— Goal —
From the first line of the data through the line containing "sheet = 0.3", return each line exactly.

— Collected data —
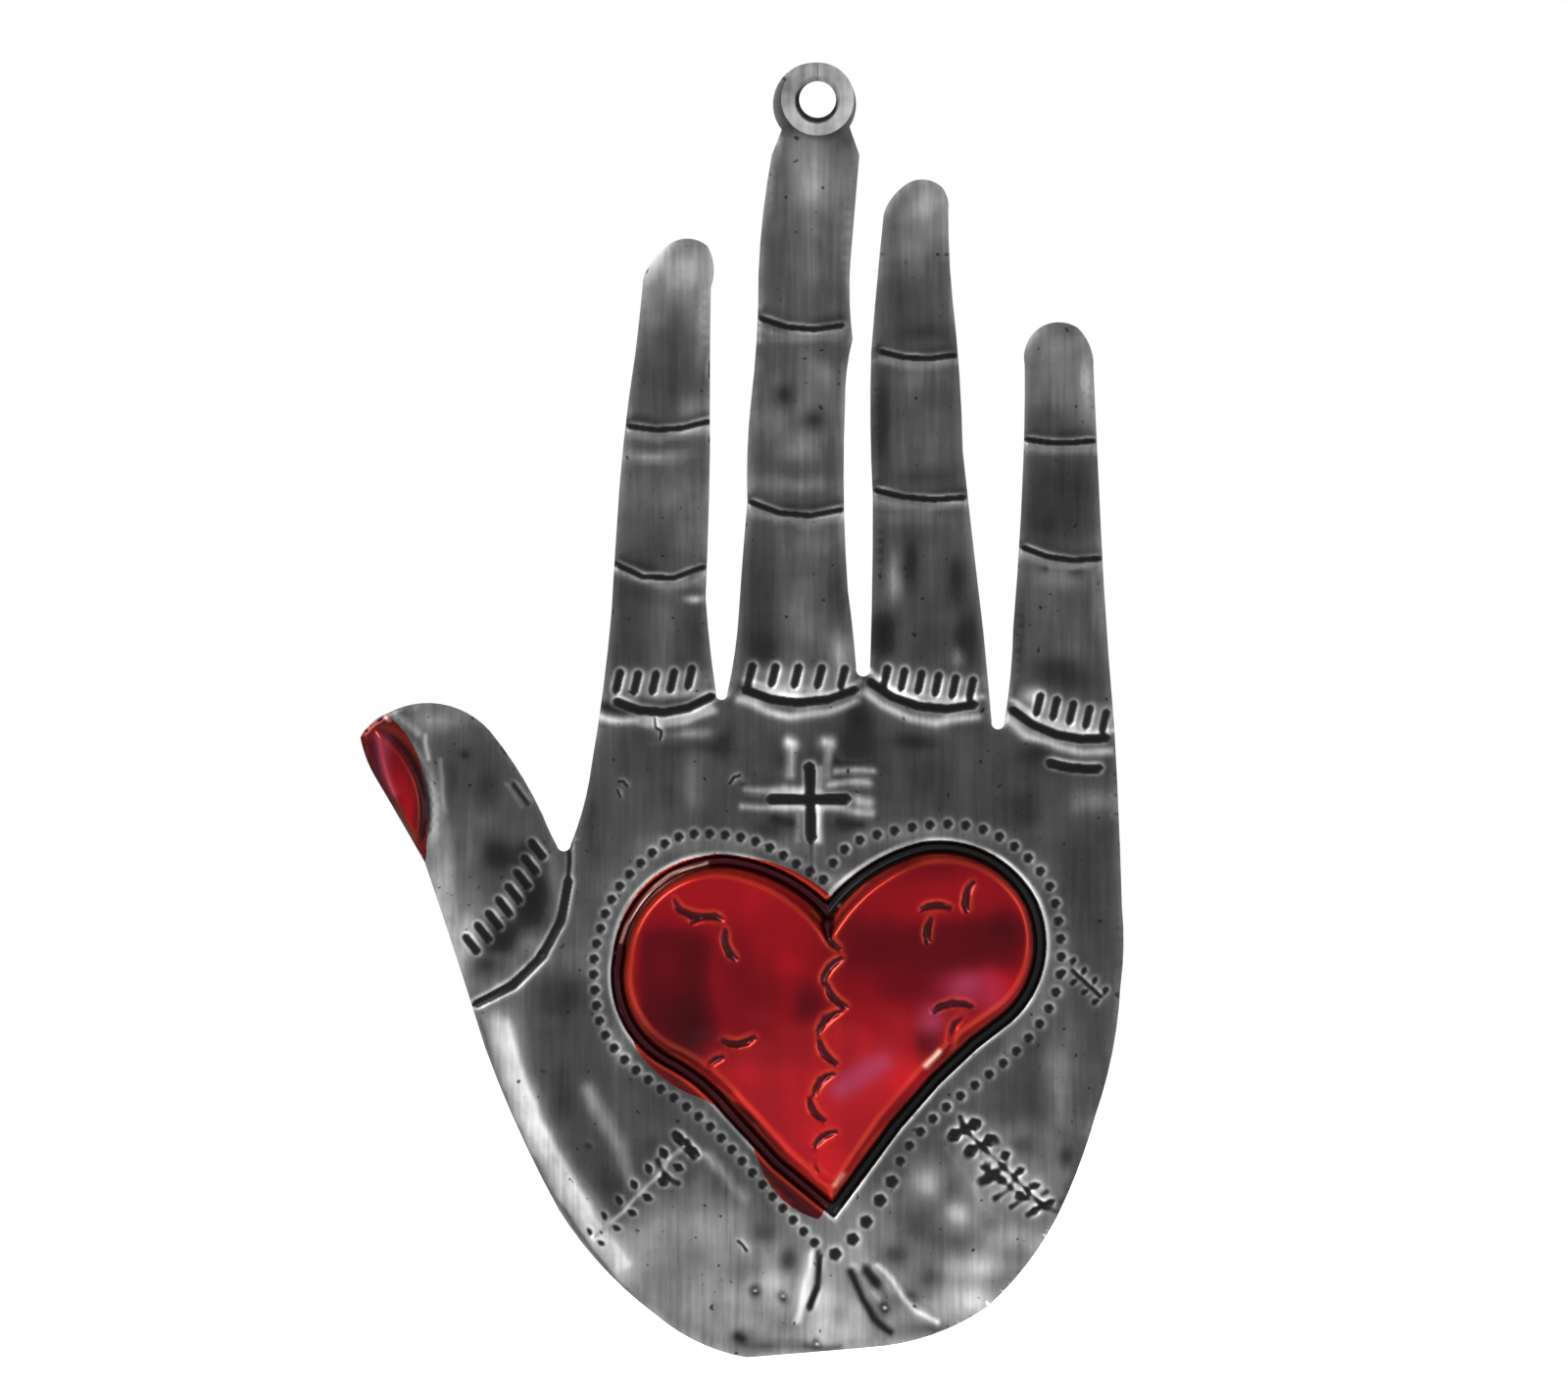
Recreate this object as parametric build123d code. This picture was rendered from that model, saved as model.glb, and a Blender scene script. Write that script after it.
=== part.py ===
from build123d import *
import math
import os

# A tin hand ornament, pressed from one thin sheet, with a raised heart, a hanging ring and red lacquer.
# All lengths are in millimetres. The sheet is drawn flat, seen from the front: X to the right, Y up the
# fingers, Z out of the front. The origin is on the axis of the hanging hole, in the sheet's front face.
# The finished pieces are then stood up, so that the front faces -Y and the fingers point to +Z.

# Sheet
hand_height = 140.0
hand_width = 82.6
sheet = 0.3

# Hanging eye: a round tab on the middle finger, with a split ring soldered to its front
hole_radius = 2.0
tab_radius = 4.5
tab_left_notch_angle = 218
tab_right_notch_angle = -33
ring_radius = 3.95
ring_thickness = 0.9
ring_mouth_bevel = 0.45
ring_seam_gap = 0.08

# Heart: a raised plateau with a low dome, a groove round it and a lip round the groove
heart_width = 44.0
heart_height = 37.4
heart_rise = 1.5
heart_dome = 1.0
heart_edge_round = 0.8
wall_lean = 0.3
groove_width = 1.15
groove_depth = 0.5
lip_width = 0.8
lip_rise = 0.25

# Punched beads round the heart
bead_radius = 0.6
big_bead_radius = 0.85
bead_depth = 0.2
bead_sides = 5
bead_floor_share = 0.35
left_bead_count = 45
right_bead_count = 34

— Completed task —
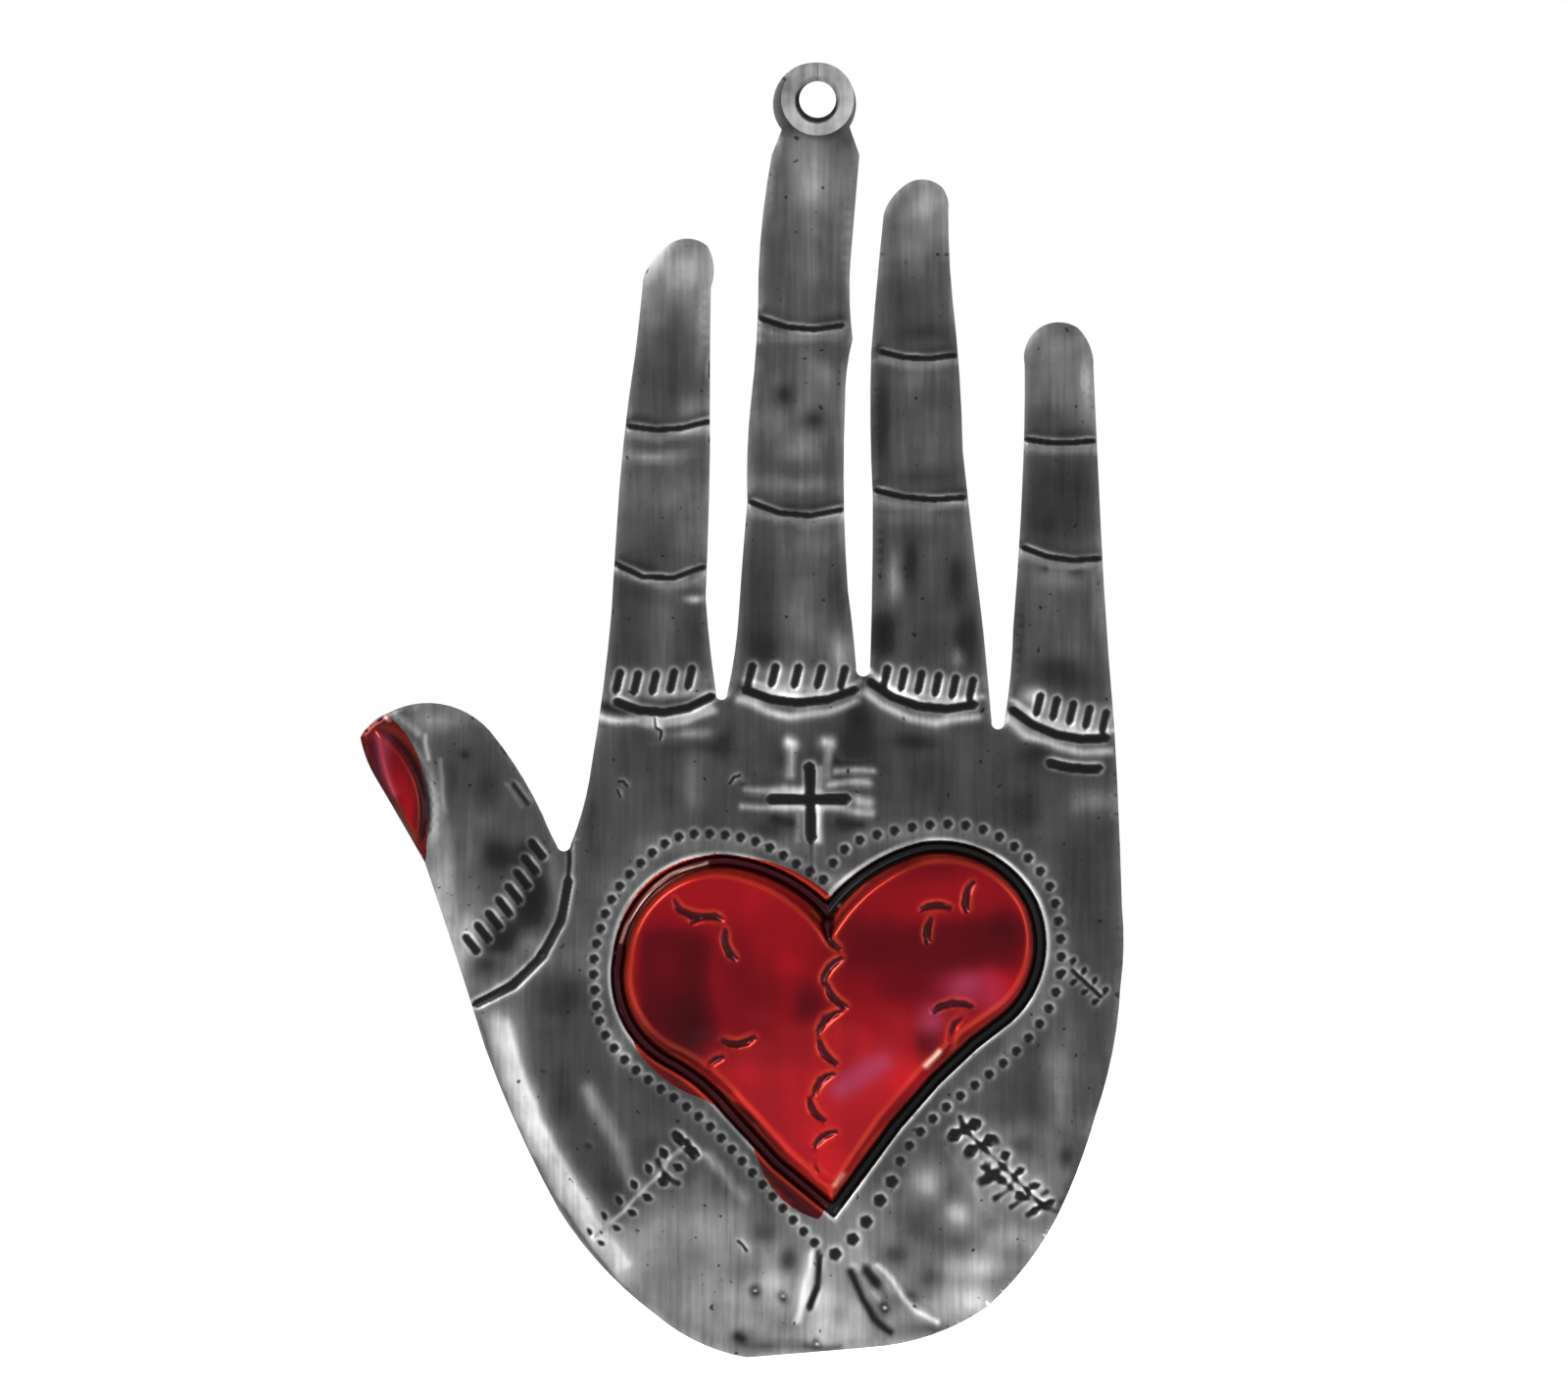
Recreate this object as parametric build123d code. This picture was rendered from that model, saved as model.glb, and a Blender scene script. Write that script after it.
=== part.py ===
from build123d import *
import math
import os

# A tin hand ornament, pressed from one thin sheet, with a raised heart, a hanging ring and red lacquer.
# All lengths are in millimetres. The sheet is drawn flat, seen from the front: X to the right, Y up the
# fingers, Z out of the front. The origin is on the axis of the hanging hole, in the sheet's front face.
# The finished pieces are then stood up, so that the front faces -Y and the fingers point to +Z.

# Sheet
hand_height = 140.0
hand_width = 82.6
sheet = 0.3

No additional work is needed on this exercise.